Get the drivers that are for Win 8.


----------



## giney (Mar 28, 2013)

gameranand said:


> Get the drivers that are for Win 8.



ASUS has not released Drivers for Windows 8. I even e-mailed them about this.

They replied :
"Sorry, we don't officially support win8 on the notebook.
If you want to use win8, you could use Microsoft in-box drivers or drivers for similar models for a try. But we couldn't promise you they would work without any problem."


----------



## kisame (Mar 28, 2013)

I too have the same model.Windows update took care of the drivers for me.


----------



## meetdilip (Mar 28, 2013)

That's the solution, get drivers. No matter Windows update or from Asus.


----------



## giney (Mar 28, 2013)

kisame said:


> I too have the same model.Windows update took care of the drivers for me.



When ever I switch on the Discovery for Bluetooth, the system hangs.

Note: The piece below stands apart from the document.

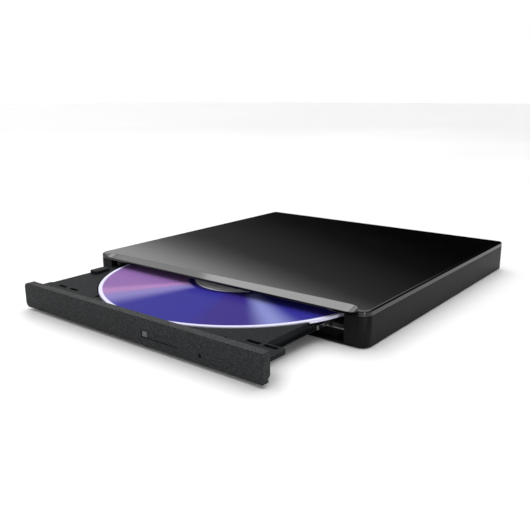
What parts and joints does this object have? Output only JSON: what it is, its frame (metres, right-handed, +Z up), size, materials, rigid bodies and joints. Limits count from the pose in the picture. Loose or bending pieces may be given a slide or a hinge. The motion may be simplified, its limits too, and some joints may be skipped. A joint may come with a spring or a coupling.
{
  "type": "external optical drive",
  "caption": "Slim external optical disc drive with a tray that slides out on rails and carries a clip-on spindle, a disc and a moving laser pickup; it feeds a socket at the back.",
  "frame": {"origin": "middle of the whole object's length and width, tray 45 mm open, on the surface that its feet stand on", "axes": "+X to the right along the front as seen from the front, +Y to the back, +Z up"},
  "size_m": [0.144, 0.1826, 0.014],
  "materials": {
    "gloss_black": "polished",
    "satin_black": "satin",
    "foot_rubber": "matte",
    "screw_steel": "zinc plated",
    "foam": "open-cell foam",
    "chassis_steel": "galvanised sheet",
    "ivory_plastic": "moulded acetal",
    "guide_grey": "moulded",
    "connector_black": "moulded",
    "circuit_board": "solder mask over glass-fibre board",
    "chip_black": "moulded resin",
    "plated_shell": "nickel plated",
    "flex_film": "polyester film",
    "rail_steel": "polished",
    "tray_grey": "fine-grained",
    "bezel_grey": "fine-grained",
    "clear_window": "milky",
    "led_resin": "clear resin",
    "frame_steel": "black coated",
    "motor_steel": "satin",
    "die_cast": "die-cast",
    "lens_glass": "polished",
    "copper_wire": "enamelled copper wire",
    "disc_polycarbonate": "recordable disc with an iridescent dye side",
    "spring_wire": "drawn wire"
  },
  "bodies": {
    "case": {"top_cover": "gloss_black", "bottom_cover": "satin_black", "rubber_feet": "foot_rubber", "case_screws": "screw_steel", "foam_pads": "foam", "chassis_base": "chassis_steel", "chassis_cover": "chassis_steel", "chassis_screws": "screw_steel", "left_rail_guide": "guide_grey", "right_rail_guide": "guide_grey", "latch_post": "screw_steel", "sata_receptacle": "connector_black", "sata_plug": "connector_black", "bridge_board": "circuit_board", "bridge_components": "chip_black", "board_screws": "screw_steel", "usb_socket_shell": "plated_shell", "usb_socket_insert": "connector_black", "flex_cable": "flex_film"},
    "rail_left": {"left_rail": "rail_steel"},
    "rail_right": {"right_rail": "rail_steel"},
    "tray_unit": {"tray": "tray_grey", "bezel": "bezel_grey", "led_window": "clear_window", "eject_switch": "screw_steel", "activity_led": "led_resin", "main_board": "circuit_board", "board_chips": "chip_black", "flex_socket": "ivory_plastic", "tray_shield": "chassis_steel", "tray_screws": "screw_steel", "traverse_frame": "frame_steel", "damper_bushes": "foot_rubber", "damper_screws": "screw_steel", "guide_shaft_main": "rail_steel", "guide_shaft_sub": "rail_steel", "sled_motor": "motor_steel", "spindle_base": "frame_steel", "stator_coils": "copper_wire", "latch_spring": "spring_wire", "latch_solenoid": "copper_wire", "eject_spring": "spring_wire"},
    "button": {"eject_button": "bezel_grey"},
    "spindle": {"rotor_cup": "motor_steel", "turntable_hub": "connector_black", "turntable_pad": "foot_rubber", "disc": "disc_polycarbonate"},
    "claw_1": {"hub_claw_1": "ivory_plastic"},
    "claw_2": {"hub_claw_2": "ivory_plastic"},
    "claw_3": {"hub_claw_3": "ivory_plastic"},
    "pickup": {"pickup_body": "die_cast", "pickup_cover": "chassis_steel", "screw_follower": "ivory_plastic"},
    "screw": {"lead_screw": "rail_steel"},
    "lens": {"lens_holder": "connector_black", "objective_lens": "lens_glass"},
    "latch": {"latch_lever": "ivory_plastic"},
    "solenoid_core": {"solenoid_plunger": "motor_steel"},
    "push_out": {"eject_plunger": "ivory_plastic"}
  },
  "joints": [
    {"name": "tray_slide", "type": "slide", "parent": "case", "child": "tray_unit", "axis": [0, -1, 0], "range_m": [-0.045, 0.08], "deforming": ["flex_cable"]},
    {"name": "left_rail_slide", "type": "slide", "parent": "case", "child": "rail_left", "axis": [0, -1, 0], "range_m": [-0.0225, 0.04]},
    {"name": "right_rail_slide", "type": "slide", "parent": "case", "child": "rail_right", "axis": [0, -1, 0], "range_m": [-0.0225, 0.04]},
    {"name": "spindle_spin", "type": "hinge", "parent": "tray_unit", "child": "spindle", "pos_m": [0, -0.02675, 0.006], "axis": [0, 0, 1], "continuous": true},
    {"name": "claw_1_slide", "type": "slide", "parent": "spindle", "child": "claw_1", "axis": [0, -1, 0], "range_m": [0, 0.0007], "stiffness_N_per_m": 300, "springref_m": -0.0002},
    {"name": "claw_2_slide", "type": "slide", "parent": "spindle", "child": "claw_2", "axis": [0.866, 0.5, 0], "range_m": [0, 0.0007], "stiffness_N_per_m": 300, "springref_m": -0.0002},
    {"name": "claw_3_slide", "type": "slide", "parent": "spindle", "child": "claw_3", "axis": [-0.866, 0.5, 0], "range_m": [0, 0.0007], "stiffness_N_per_m": 300, "springref_m": -0.0002},
    {"name": "pickup_slide", "type": "slide", "parent": "tray_unit", "child": "pickup", "axis": [-0.7071, 0.7071, 0], "range_m": [0, 0.0345]},
    {"name": "screw_spin", "type": "hinge", "parent": "tray_unit", "child": "screw", "pos_m": [-0.014, -0.04075, 0.0046], "axis": [-0.7071, 0.7071, 0], "continuous": true},
    {"name": "lens_focus", "type": "slide", "parent": "pickup", "child": "lens", "axis": [0, 0, 1], "range_m": [-0.0004, 0.0004], "stiffness_N_per_m": 60},
    {"name": "button_press", "type": "slide", "parent": "tray_unit", "child": "button", "axis": [0, 1, 0], "range_m": [0, 0.0005], "stiffness_N_per_m": 600, "springref_m": -0.0005},
    {"name": "solenoid_slide", "type": "slide", "parent": "tray_unit", "child": "solenoid_core", "axis": [0, -1, 0], "range_m": [0, 0.0024]},
    {"name": "latch_turn", "type": "hinge", "parent": "tray_unit", "child": "latch", "pos_m": [0.0359, -0.06525, 0.0038], "axis": [0, 0, 1], "range_deg": [0, 15], "deforming": ["latch_spring"]},
    {"name": "push_out_slide", "type": "slide", "parent": "tray_unit", "child": "push_out", "axis": [0, -1, 0], "range_m": [0, 0.003], "stiffness_N_per_m": 150, "springref_m": -0.002, "deforming": ["eject_spring"]}
  ],
  "couplings": [
    {"joint": "left_rail_slide", "follows": "tray_slide", "ratio": 0.5},
    {"joint": "right_rail_slide", "follows": "tray_slide", "ratio": 0.5},
    {"joint": "screw_spin", "follows": "pickup_slide", "rad_per_m": 2094.4},
    {"joint": "latch_turn", "follows": "solenoid_slide", "rad_per_m": 109}
  ]
}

Do you have Microsoft Bluetooth Enumerator?


----------



## gameranand (Mar 29, 2013)

giney said:


> ASUS has not released Drivers for Windows 8. I even e-mailed them about this.
> 
> They replied :
> "Sorry, we don't officially support win8 on the notebook.
> If you want to use win8, you could use Microsoft in-box drivers or drivers for similar models for a try. But we couldn't promise you they would work without any problem."



Sometimes Windows Update helps and sometimes you can get the drivers from original manufacturer of that product. I mean say if you are using Realtek Audio then you can get Drivers from Realtek also. Got my point ??


----------



## giney (Mar 29, 2013)

gameranand said:


> Sometimes Windows Update helps and sometimes you can get the drivers from original manufacturer of that product. I mean say if you are using Realtek Audio then you can get Drivers from Realtek also. Got my point ??

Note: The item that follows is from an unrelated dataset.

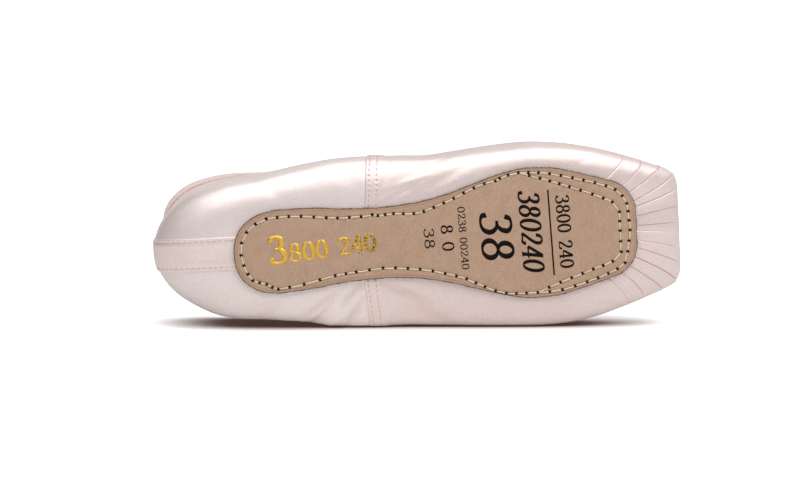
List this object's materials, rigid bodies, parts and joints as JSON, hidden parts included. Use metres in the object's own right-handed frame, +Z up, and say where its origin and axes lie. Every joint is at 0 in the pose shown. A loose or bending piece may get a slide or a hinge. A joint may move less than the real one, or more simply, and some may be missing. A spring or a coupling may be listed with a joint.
{
  "type": "demi-pointe shoe",
  "caption": "Soft-toed pointe shoe in pale satin with a flat pleated toe platform, a bound collar and a hand-stitched leather outsole, lying empty on its side.",
  "frame": {"origin": "middle of the bounding box on the surface that the shoe lies on", "axes": "+X towards the toe platform, +Z up, -Y the way the outsole faces; the collar opens towards +Y and the shoe's left side is down"},
  "size_m": [0.2386, 0.0544, 0.0831],
  "materials": {
    "satin": "pale pink satin, glossy along the thread and soft across it, over a cotton lining",
    "binding": "ribbed cotton tape cut on the bias, matt",
    "suede": "tan split leather with a fine nap, a darker cut edge and cream thread",
    "sock_lining": "cream cotton canvas over board, matt"
  },
  "bodies": {
    "root": {"upper": "satin", "collar_binding": "binding", "outsole": "suede", "insole": "sock_lining"}
  },
  "joints": []
}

But how do I find the manufacturer of my Bluetooth? 
I tried searching using Vendor and Product ID. With Product ID, it shows D-Link Adapter and in Device Manager it only shows  AR9002WB-1NG Wireless Adapter which is for wifi and bluetooth both. 

Windows Update even installs Microsoft Bluetooth Enumerator and when I right click on Bluetooth icon in the tray -> "Open Setting" -> Check "Allow Bluetooth Devices to find this computer" -> Click "Apply" and as soon as I click the window goes to "Not Responding" and the cursor changes to Processing Icon and nothing happens. I have to shut the RunDLL process from Task Manager.


----------